The opportunity now exists to inject third-party API catalogues directly into developer tooling, making it as easy for engineers to discover approved, governed third-party services as it is to find internal APIs. This shifts the conversation from restriction to enablement—providing engineers with a clear path to consume external services whilst maintaining the visibility and control organisations need.

A New Framework: The Abstraction Layer Approach

Rather than trying to prevent third-party API usage or retroactively tracking it, organisations should consider implementing an abstraction layer from the producer perspective. This means:

  • Creating a unified catalogue of approved third-party services
  • Providing centralised credential management and usage tracking
  • Publishing reuse metrics to monitoring tools like Datadog and documentation platforms like Notion
  • Making this catalogue available directly within developer toolchains via MCP or similar protocols

This approach acknowledges the reality of modern development whilst providing the governance and visibility organisations need. It's not about solving reuse in the traditional duplication-avoidance sense, but about making third-party service consumption visible, governed, and optimised.

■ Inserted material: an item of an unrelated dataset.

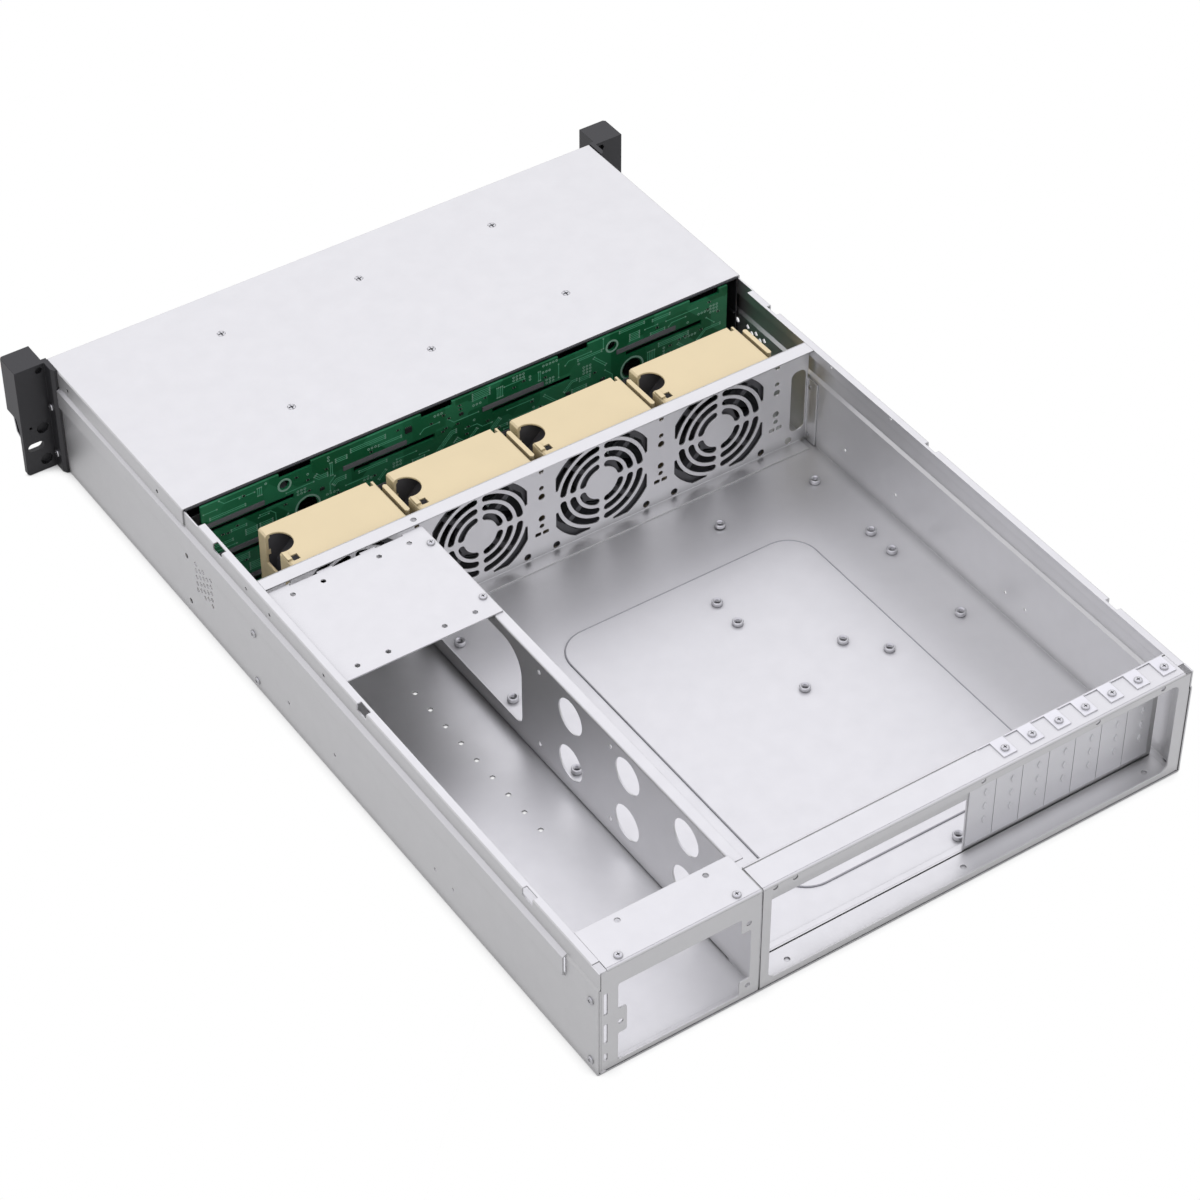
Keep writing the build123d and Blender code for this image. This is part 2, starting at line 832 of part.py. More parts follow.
# Fan housing, moulded, with a finger hole and a springy latch arm
fan_low = fan_height - fan_size / 2
fan_high = fan_height + fan_size / 2
housing_low = sheet + seat_gap
housing_high = fan_high + seat_gap + housing_top
housing_start = front + housing_front
housing_stop = wall_front - slide_gap
housing_side = housing_width / 2
bar_middle = -(housing_side + bar_gap + bar_thickness / 2)
with BuildPart() as housing:
    with BuildSketch(Plane.XZ.offset(-housing_stop)) as housing_section:
        with Locations((0, (housing_low + housing_high) / 2)):
            Rectangle(housing_width, housing_high - housing_low)
        chamfer(housing_section.vertices().group_by(Axis.Y)[-1], length=housing_round)
        inner_width = housing_width - 2 * housing_wall
        with Locations((0, fan_height + seat_gap / 2)):
            Rectangle(inner_width, fan_size + seat_gap, mode=Mode.SUBTRACT)
        with Locations((0, housing_low)):
            Rectangle(inner_width - 2 * housing_ledge, 2 * fan_low, mode=Mode.SUBTRACT)
    extrude(amount=housing_stop - housing_start)
    with BuildSketch(Plane.XY.offset(housing_high)):
        finger_x = housing_side - finger_side_wall - finger_inset
        with Locations((finger_x, front + finger_place)):
            RegularPolygon(radius=finger_radius, side_count=finger_sides)
        with Locations((finger_x + finger_inset + finger_radius, front + finger_place)):
            Rectangle(2 * finger_radius, 3 * finger_radius, mode=Mode.SUBTRACT)
        with Locations((housing_side - 2 * button_width, housing_stop - finger_radius)):
            Rectangle(button_hole, button_hole)
        with Locations((latch_notch / 2 - housing_side, housing_start + latch_notch / 2)):
            Rectangle(latch_notch, latch_notch)
    extrude(amount=-housing_top - seat_gap, mode=Mode.SUBTRACT)
    with BuildSketch(Plane.XY.offset(housing_high)):
        with Locations((housing_side - button_width / 2, housing_stop - finger_radius)):
            Rectangle(button_width, button_length)
    extrude(amount=button_height)
    with BuildSketch(Plane.XY.offset(bar_low)) as housing_bar:
        with Locations((bar_middle, front + (bar_start + bar_stop) / 2)):
            Rectangle(bar_thickness, bar_stop - bar_start)
        chamfer(housing_bar.vertices(), length=bar_thickness / 3)
    extrude(amount=housing_high - sheet - bar_low)
    with BuildSketch(Plane.XY.offset(bar_low)):
        with Locations(((bar_middle - housing_side) / 2, front + (bar_start + bar_stop) / 2)):
            Rectangle(-bar_middle - housing_side + housing_wall, bar_stop - bar_start - bar_web)
    extrude(amount=bar_web)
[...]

Conclusion: Visibility for Internal Developers

The future of API reuse isn't about counting how many teams use your internal user service. It's about ensuring that when developers need to integrate a payment processor, a mapping service, or an AI model, they can do so with full visibility into what's already approved, how others are using it, and what the cost and security implications are.

This is particularly relevant for private, internal developers whose domain is the organisation itself. By providing them with proper tooling and governance for third-party API consumption, organisations can reduce costs, improve security, and increase developer productivity—all whilst enabling the innovation that comes from leveraging the broader API economy.

We've been wrong about API reuse all along. The real opportunity isn't in optimising what we build, but in governing and simplifying what we consume.